With great fanfare, General Motors has introduced the 2010 Buick LaCrosse, a vehicle with which the automaker hopes to jump-start a sweeping brand transformation for the tired Tri-Shield. For Buick to be a success in GM's post-bailout, post-bankruptcy era, the brand must dump its well-deserved reputation as the preferred marque of last-time buyers. (Average age of previous-model LaCrosse buyer: Around 70.) For better or worse, as it scrambles to get more – and younger – drivers behind the wheel, Buick has elected to position itself as America's Lexus in a bid to give itself some premium cachet.
Frankly, that's a pretty tall order, but if first impressions mean anything, the Buick LaCrosse might be crowned GM's savior on appearances alone, because it's that attractive, especially compared to the fish-faced namesake it replaces. The 2009-and-prior LaCrosse looks like the unfortunate love child of a third-generation Ford Taurus and a Mitsuoka Orochi. Or, put plainly, it looks like some ugly Chinese car. By comparison, the 2010 LaCrosse is classy and stylish. Therein lies the delicious irony: the 2010 Buick LaCrosse's glitzy looks were, in fact, jointly developed with GM China's design team. Go figure, and be thankful. In the metal, this ride draws plenty appreciative stares.
Photos copyright ©2009 Drew Phillips / Weblogs, Inc.
Viewed in profile, the 2010 Buick LaCrosse's fast-looking roofline sweeps down into a short, high rear decklid. Acres of sheet metal reside under the greenhouse, and to mitigate the ensuing slab-sidedness, the designers employ a Lexus-style chrome strip along the bottom of the door panels along with a corresponding indent in the bodywork. What really breaks up the monotony, however, is the 21st-century version of the Buick sweep-spear, implemented here as a crease in the bodywork that turns the LaCrosse's chunkiness into a something a bit more voluptuous-looking. The LaCrosse CXL's chrome-finished, seven-spoke 18-inch wheels fill out the wells nicely, and the 19-inchers you get with the top-spec Lacrosse CXS would look better proportioned still.

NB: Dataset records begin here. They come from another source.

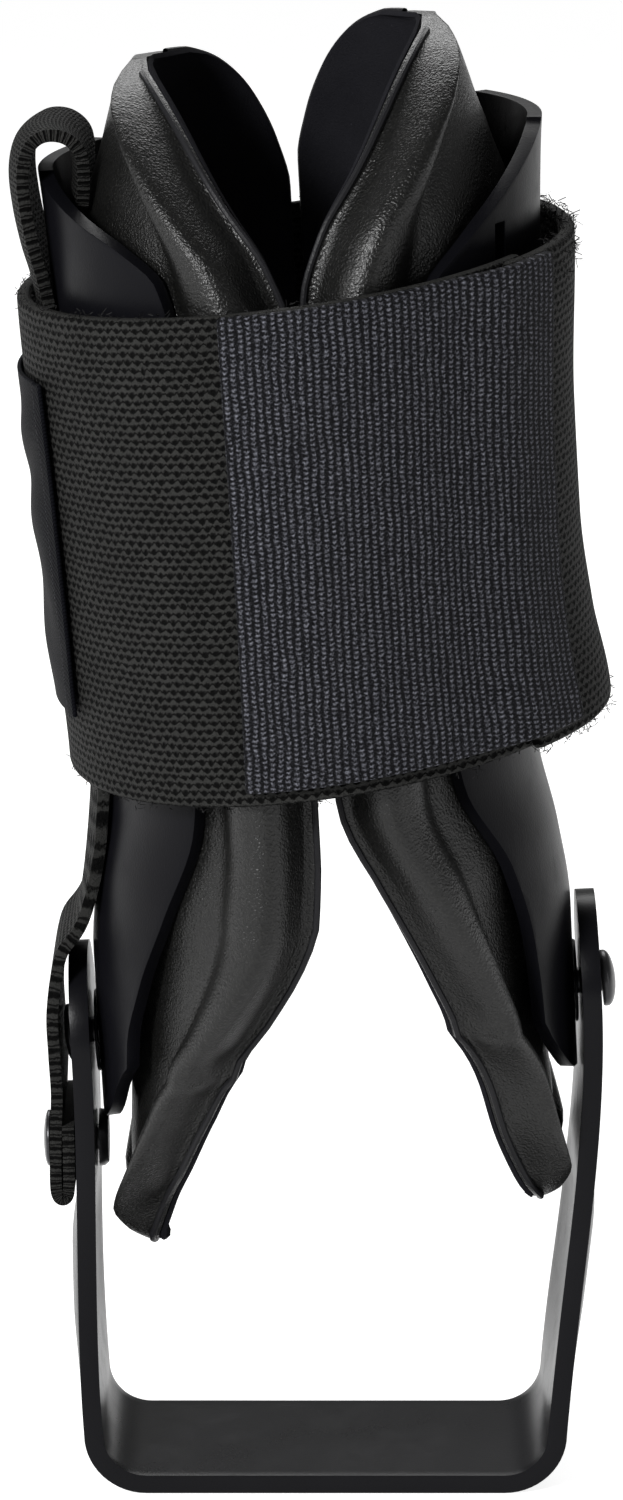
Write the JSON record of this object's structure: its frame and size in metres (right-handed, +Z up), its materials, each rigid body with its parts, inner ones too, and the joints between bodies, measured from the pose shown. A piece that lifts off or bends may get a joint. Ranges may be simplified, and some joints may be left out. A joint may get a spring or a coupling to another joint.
{
  "type": "stirrup ankle brace",
  "caption": "U-shaped plastic stirrup hinged at the ankle to padded side shells, closed round the leg by a wide hook-tape strap, with a narrow keeper strap on one side.",
  "frame": {"origin": "middle of the sole plate's underside", "axes": "+Z up the leg, +X to the right in the front view, -Y to the front"},
  "size_m": [0.1013, 0.1038, 0.2508],
  "materials": {
    "stirrup_plastic": "satin moulded, polished rounded edges",
    "shell_plastic": "smooth satin charcoal",
    "pad_skin": "glossy leather-grain skin over moulded foam",
    "pad_lining": "matt fine brushed lining",
    "webbing": "coarse woven webbing",
    "hook_tape": "fine ribbed tape",
    "label_satin": "fine satin twill",
    "rivet_metal": "black glossy"
  },
  "bodies": {
    "stirrup": {"stirrup": "stirrup_plastic", "strap_rivet": "rivet_metal", "keeper_strap_lower": "webbing"},
    "cuff": {"left_shell": "shell_plastic", "right_shell": "shell_plastic", "left_pad": "pad_skin", "right_pad": "pad_skin", "left_lining": "pad_lining", "right_lining": "pad_lining", "wide_strap": "webbing", "hook_tape": "hook_tape", "side_label": "label_satin", "keeper_strap_upper": "webbing", "left_hinge_rivet": "rivet_metal", "right_hinge_rivet": "rivet_metal"}
  },
  "joints": [
    {"name": "ankle_hinge", "type": "hinge", "parent": "stirrup", "child": "cuff", "pos_m": [0.0018, 0, 0.082], "axis": [0.9944, 0, 0.1055], "range_deg": [-25, 40]}
  ]
}
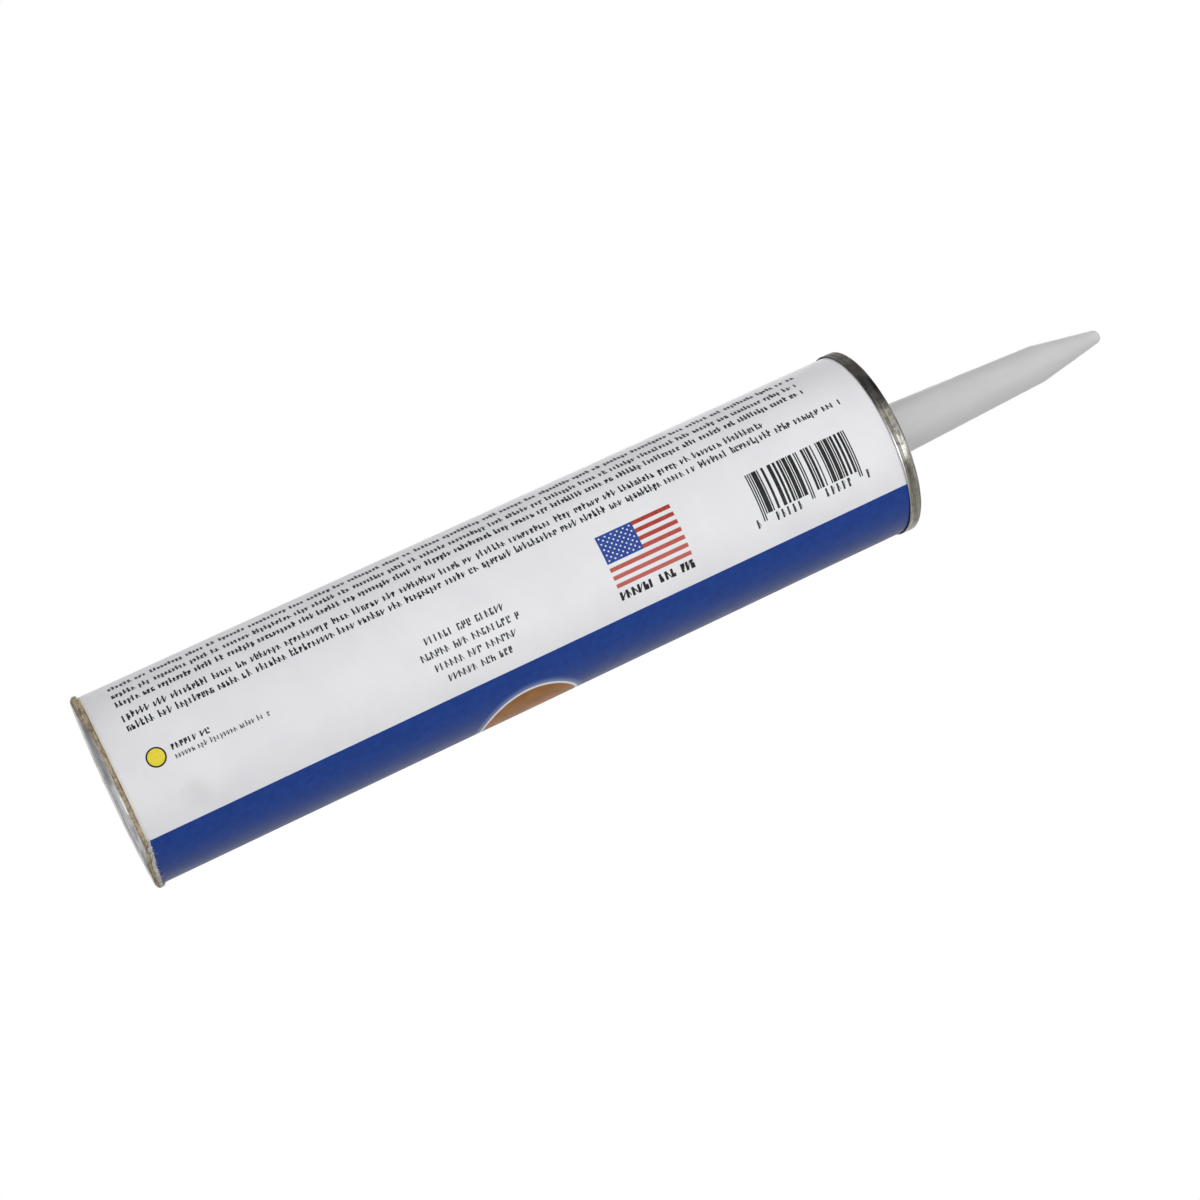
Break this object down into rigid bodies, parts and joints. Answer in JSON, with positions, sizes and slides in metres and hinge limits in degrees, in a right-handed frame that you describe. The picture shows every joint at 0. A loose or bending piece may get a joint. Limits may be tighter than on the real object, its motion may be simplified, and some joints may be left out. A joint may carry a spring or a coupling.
{
  "type": "caulk tube",
  "caption": "Board sealant cartridge with a rolled rear rim, printed label, crimped tin front end, tapered closed nozzle and a plunger that slides in its bore.",
  "frame": {"origin": "centre of the rear rim, on the plane that the tube stands on", "axes": "+Z along the tube's axis towards the nozzle; -Y through the middle of the white side of the label, +X towards its blue side"},
  "size_m": [0.0516, 0.0516, 0.2865],
  "materials": {
    "board": "raw fibre",
    "foil": "wrinkled satin",
    "label_paper": "satin coated",
    "blue_ink": "satin print",
    "dark_ink": "satin print",
    "red_ink": "satin print",
    "navy_ink": "satin print",
    "white_ink": "satin print",
    "amber_ink": "satin print",
    "yellow_ink": "satin print",
    "tinplate": "tarnished and scratched",
    "soft_plastic": "milky translucent",
    "plunger_plastic": "moulded",
    "sealant": "smooth paste"
  },
  "bodies": {
    "tube": {"tube_body": "board", "foil_liner": "foil", "label": "label_paper", "blue_panel": "blue_ink", "label_text": "dark_ink", "barcode": "dark_ink", "flag_stripes": "red_ink", "flag_canton": "navy_ink", "flag_stars": "white_ink", "emblem_disc": "amber_ink", "emblem_ring": "white_ink", "yellow_spot": "yellow_ink", "spot_edge": "dark_ink", "front_end": "tinplate", "nozzle": "soft_plastic", "nozzle_seal": "foil", "sealant": "sealant"},
    "plunger": {"plunger": "plunger_plastic"}
  },
  "joints": [
    {"name": "plunger_slide", "type": "slide", "parent": "tube", "child": "plunger", "axis": [0, 0, 1], "range_m": [0, 0.17], "deforming": ["sealant"]}
  ]
}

Arched headlamps flank Buick's signature waterfall grille, and the lower bumper openings turn down into a frown at the corners. It makes for a sterner look than the bewildered, four-eyed face sported by the old LaCrosse. The hood ventiports on the new LaCrosse are also purely ornamental. Moving aft, tail lamps resembling chrome-edged flower petals finish off the rear end. From an exterior styling perspective, the new Buick LaCrosse drips curb appeal all over the sidewalk.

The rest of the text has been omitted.